__OBJECTIVE__. Set out every line bearing the string "this".

(Entries with model source code)
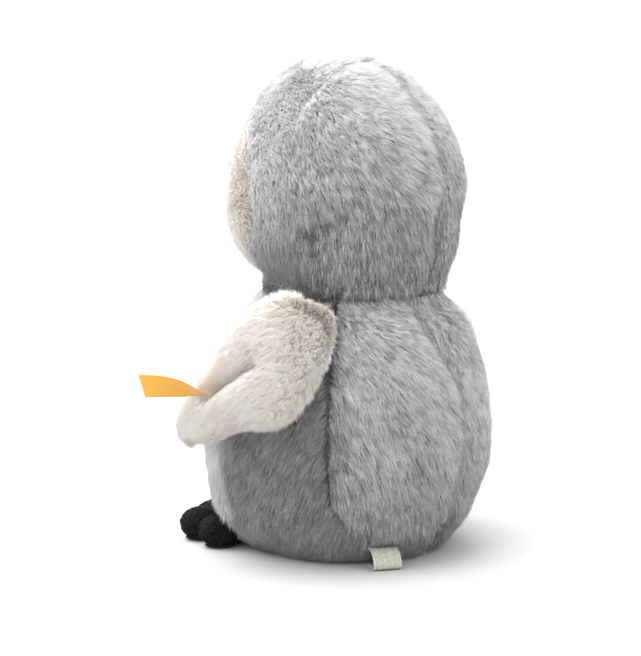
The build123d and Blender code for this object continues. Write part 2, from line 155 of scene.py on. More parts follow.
def grid_object(name, rows, flip=False, closed=False):
    """Mesh object from a grid of points: rows, columns and three coordinates."""
    high, wide = rows.shape[:2]
    index = np.arange(high * wide).reshape(high, wide)
    if closed:
        index = np.hstack([index, index[:, :1]])
    quads = np.stack([index[:-1, :-1], index[:-1, 1:], index[1:, 1:], index[1:, :-1]], axis=-1)
    if flip:
        quads = quads[..., ::-1]
    across = np.linspace(0.02, 0.98, index.shape[1])
    up = np.linspace(0.02, 0.98, high)
    corner_u = np.stack([across[:-1], across[1:], across[1:], across[:-1]], axis=-1)
    corner_v = np.stack([up[:-1], up[:-1], up[1:], up[1:]], axis=-1)
    shape = quads.shape
    u = np.broadcast_to(corner_u[None], shape)
    v = np.broadcast_to(corner_v[:, None], shape)
    if flip:
        u, v = u[..., ::-1], v[..., ::-1]
    loops = quads.reshape(-1)
    sizes = np.full(len(loops) // 4, 4)
    return make_object(name, rows.reshape(-1, 3), loops, sizes, np.stack([u, v], axis=-1).reshape(-1, 2))


def thicken(obj, thick, offset=-1):
    """Gives a sheet a closed thickness, on its inner side or with an offset of 0 on both."""
    solid = obj.modifiers.new("cloth", "SOLIDIFY")
    solid.thickness = thick * MM
    solid.offset = offset


def belongs(obj, material, body, slot, *nodes):
    """Gives a piece its material and its body, and hides the CAD nodes it stands for; its finish, slot, is
    not used.
    """
    obj.data.materials.append(material)
    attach(obj, body)
    if nodes:
        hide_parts(*nodes)


# ==== materials


def new_material(name, rough=0.8, sheen=0.0, specular=0.5):
    """Material with a Principled shader, its tree and that shader."""
    material = bpy.data.materials.new(name)
    material.use_nodes = True
    tree = material.node_tree
    shader = tree.nodes["Principled BSDF"]
    shader.inputs["Roughness"].default_value = rough
    shader.inputs["Sheen Weight"].default_value = sheen
    shader.inputs["Sheen Roughness"].default_value = 0.4
    shader.inputs["Specular IOR Level"].default_value = specular
    return material, tree, shader


def math_node(tree, operation, first, second):
    """Math node whose inputs are sockets or numbers; returns its output."""
    node = tree.nodes.new("ShaderNodeMath")
    node.operation = operation
    for socket, value in zip(node.inputs, (first, second)):
        if isinstance(value, (int, float)):
            socket.default_value = value
        else:
            tree.links.new(value, socket)
    return node.outputs[0]


def ramp_node(tree, source, stops):
    """Colour ramp fed by a socket; stops are (place, colour)."""
    ramp = tree.nodes.new("ShaderNodeValToRGB")
    elements = ramp.color_ramp.elements
    while len(elements) < len(stops):
        elements.new(0.5)
    for element, (place, colour) in zip(elements, stops):
        element.position = place
        element.color = (*colour, 1)
    tree.links.new(source, ramp.inputs["Fac"])
    return ramp.outputs["Color"]


def tint(tree, first, second):
    """Product of two colour sockets."""
    mix = tree.nodes.new("ShaderNodeMix")
    mix.data_type = "RGBA"
    mix.blend_type = "MULTIPLY"
    mix.inputs["Factor"].default_value = 1.0
    tree.links.new(first, mix.inputs["A"])
    tree.links.new(second, mix.inputs["B"])
    return mix.outputs["Result"]


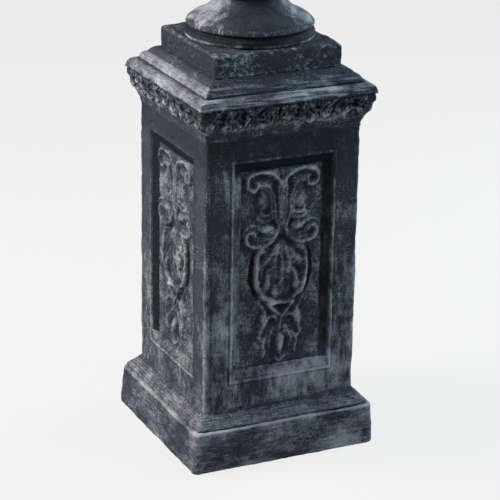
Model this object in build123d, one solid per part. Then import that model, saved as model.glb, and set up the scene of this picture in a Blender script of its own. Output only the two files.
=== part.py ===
"""A square garden pedestal in cast stone, built up in dry-set and bedded courses.

From the ground up: a hollow plinth block, a sloping base moulding, a hollow die with a relief
panel let into each side, a leafed cornice, a moulded cap, and the square plate and turned foot
that carry the ornament. The cap lifts off the cornice, and the plate lifts off the cap.

Millimetres, +Z up, origin at the centre of the underside. The front faces -Y.
"Half" is half the width of a square course across its flat sides.
"""

from build123d import *
import os

# Driving dimensions of the courses
PLINTH_HALF = 200.0
PLINTH_TOP_HALF = 195.0
PLINTH_TOP = 82.0
PLINTH_CORNER = 18.0
PLINTH_ARRIS = 3.0
BED = 2.0  # thickness of a bedding joint
BED_INSET = 4.0  # how far a bed stops short of the face of the course it carries
MOULDING_FOOT_HALF = 188.0
MOULDING_RISE = 28.0
DIE_HALF = 163.5
DIE_CORNER = 8.0
DIE_HEIGHT = 549.0
CORNICE_HEIGHT = 65.0
CAP_HEIGHT = 47.0
CAP_HALF = 187.0
PLATE_HALF = 133.5
PLATE_HEIGHT = 45.0
PLATE_CORNER = 6.0
PLATE_EDGE = 9.0
FOOT_BED = 1.0
FOOT_BED_RADIUS = 120.0
FOOT_HEIGHT = 102.0
CORE_HALF = 100.0  # the hollow through plinth, moulding, die and cornice

# Relief panels, one in each side of the die
PANEL_OPEN_WIDTH = 212.0
PANEL_OPEN_HEIGHT = 447.0
PANEL_OPEN_BOTTOM = 170.0
PANEL_MIDDLE = PANEL_OPEN_BOTTOM + PANEL_OPEN_HEIGHT / 2
PANEL_BEVEL = 20.0
PANEL_DEPTH = 10.0
PANEL_THICKNESS = 12.0
PANEL_CLEARANCE = 0.5
ADHESIVE = 2.0
LIP_WIDTH = 5.0
LIP_PROUD = 1.5
RELIEF = 9.0

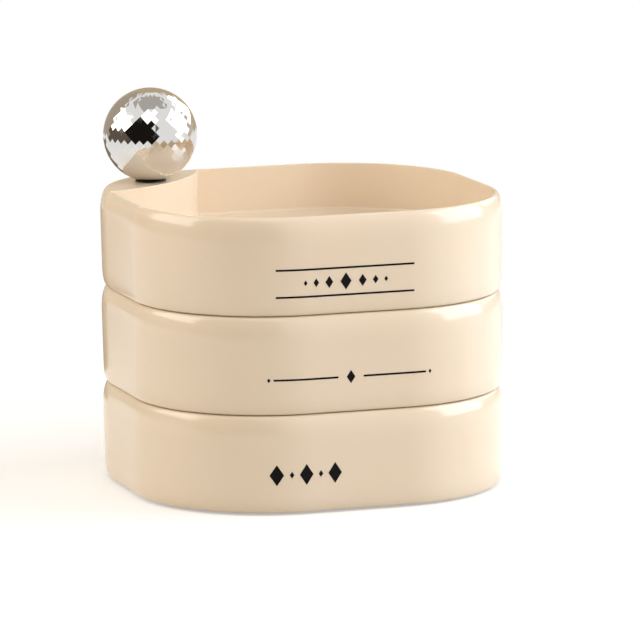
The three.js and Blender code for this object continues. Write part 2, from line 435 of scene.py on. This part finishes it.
# the deck fills the back left corner inside this circle
def addDeckCylinder(radius):
    reach = 2 * work["overrun"]
    return addCylinder(
        "deckCylinder", radius, -reach, box["tierHeight"] + reach,
        tray["deckArcX"], tray["deckArcY"], tray["deckArcSides"])


# the boss round the post, and ribs from it that end in the tray's walls
def addBoss(low, high):
    boss = atPost("boss", tray["boss"], low, high)
    reach = tray["ribLength"] / 2
    for eighths in tray["ribTurns"]:
        angle = eighths * math.pi / 4
        rib = addCube(
            "rib", (tray["ribLength"], tray["rib"], high - low),
            (box["postX"] + reach * math.cos(angle), box["postY"] + reach * math.sin(angle),
             (high + low) / 2), angle)
        limit = addRoundedBlock("ribLimit", tray["wall"], -work["overrun"], box["tierHeight"])
        join(rib, limit, "INTERSECT")
        join(rib, addDeckCylinder(tray["deckArc"] - tray["deckWall"] / 2), "INTERSECT")
        join(boss, rib, "UNION")
    return boss


# the boss starts at bossLow: at the foot, or on the base cover in the lowest tray
def addTray(name, bossLow, beaded):
    overrun = work["overrun"]
    top = box["tierHeight"]
    floorTop = top - tray["depthInside"]
    floorLow = floorTop - tray["floor"]
    deckLow = top - tray["deckThickness"]
    shell = addTrayForm(name, beaded)

    cavity = addRoundedBlock("cavity", tray["wall"], floorTop, top + overrun)
    cut(cavity, addDeckCylinder(tray["deckArc"]))
    roundEdges(
        cavity, lambda start, end: level(start, end, floorTop),
        tray["floorFillet"], tray["floorFilletSteps"])
    cut(shell, cavity)

    cut(shell, addRoundedBlock("underHollow", tray["skirt"], -overrun, floorLow))
    pocket = addRoundedBlock("deckPocket", tray["skirt"], -overrun, deckLow)
    join(pocket, addDeckCylinder(tray["deckArc"] - tray["deckWall"]), "INTERSECT")
    cut(shell, pocket)
    join(shell, addBoss(bossLow, deckLow + tray["bossBite"]), "UNION")
    return shell


def onCavityEdge(point):
    halfX = box["width"] / 2 - tray["wall"]
    halfY = box["depth"] / 2 - tray["wall"]
    radius = box["cornerRadius"] - tray["wall"]
    overX = max(0, abs(point.x) - (halfX - radius))
    overY = max(0, abs(point.y) - (halfY - radius))
    if overX and overY:
        offWall = abs(math.hypot(overX, overY) - radius)
    else:
        offWall = min(abs(abs(point.x) - halfX), abs(abs(point.y) - halfY))
    onDeck = onCircle(point, tray["deckArcX"], tray["deckArcY"], tray["deckArc"])
    return offWall < work["circleWithin"] or onDeck


# rounds the inner crest of the rim and the deck's edge
def finishTray(shell):
    top = box["tierHeight"]
    mergeDoubles(shell)
    roundEdges(
        shell, lambda start, end: level(start, end, top) and onCavityEdge((start + end) / 2),
        tray["rimEdge"])
    smooth(shell)


def addTrays():
    low = -work["overrun"]
    top = box["tierHeight"]
    high = top + work["overrun"]
    swinging = addTray("swingingTray", 0, True)
    cut(swinging, atPost("bushHole", tray["bushHole"], low, high))
    cut(swinging, atPost("lowerSeat", tray["seatHole"], low, tray["lowerSeat"]))
    cut(swinging, atPost("upperSeat", tray["seatHole"], top - tray["upperSeat"], high))
    finishTray(swinging)
    middle = copyPiece(swinging, "middleTray", z=box["footProud"] + box["tierPitch"])
    upper = copyPiece(swinging, "upperTray", z=box["footProud"] + 2 * box["tierPitch"])
    bpy.data.objects.remove(swinging)

    lowest = addTray("bottomTray", tray["coverTop"], False)
    cut(lowest, atPost("boltHole", tray["boltHole"], low, high))
    cut(lowest, atPost("washerSeat", tray["seatHole"], top - tray["washerSeat"], high))
    cut(lowest, atPost("headHole", tray["headHole"], low, tray["headHoleTop"], tray["headSides"]))
    finishTray(lowest)
    moveBy(lowest, 0, 0, box["footProud"])

    finishPiece(upper, "top_tier", "cream_plastic", creamPlastic, "top_tray")
    finishPiece(middle, "middle_tier", "cream_plastic", creamPlastic, "middle_tray")
    finishPiece(lowest, "base", "cream_plastic", creamPlastic, "bottom_tray")
    return lowest, middle, upper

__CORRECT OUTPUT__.
The build123d and Blender code for this object continues. Write part 2, from line 155 of scene.py on. More parts follow.
Model this object in build123d, one solid per part. Then import that model, saved as model.glb, and set up the scene of this picture in a Blender script of its own. Output only the two files.
The three.js and Blender code for this object continues. Write part 2, from line 435 of scene.py on. This part finishes it.
# the deck fills the back left corner inside this circle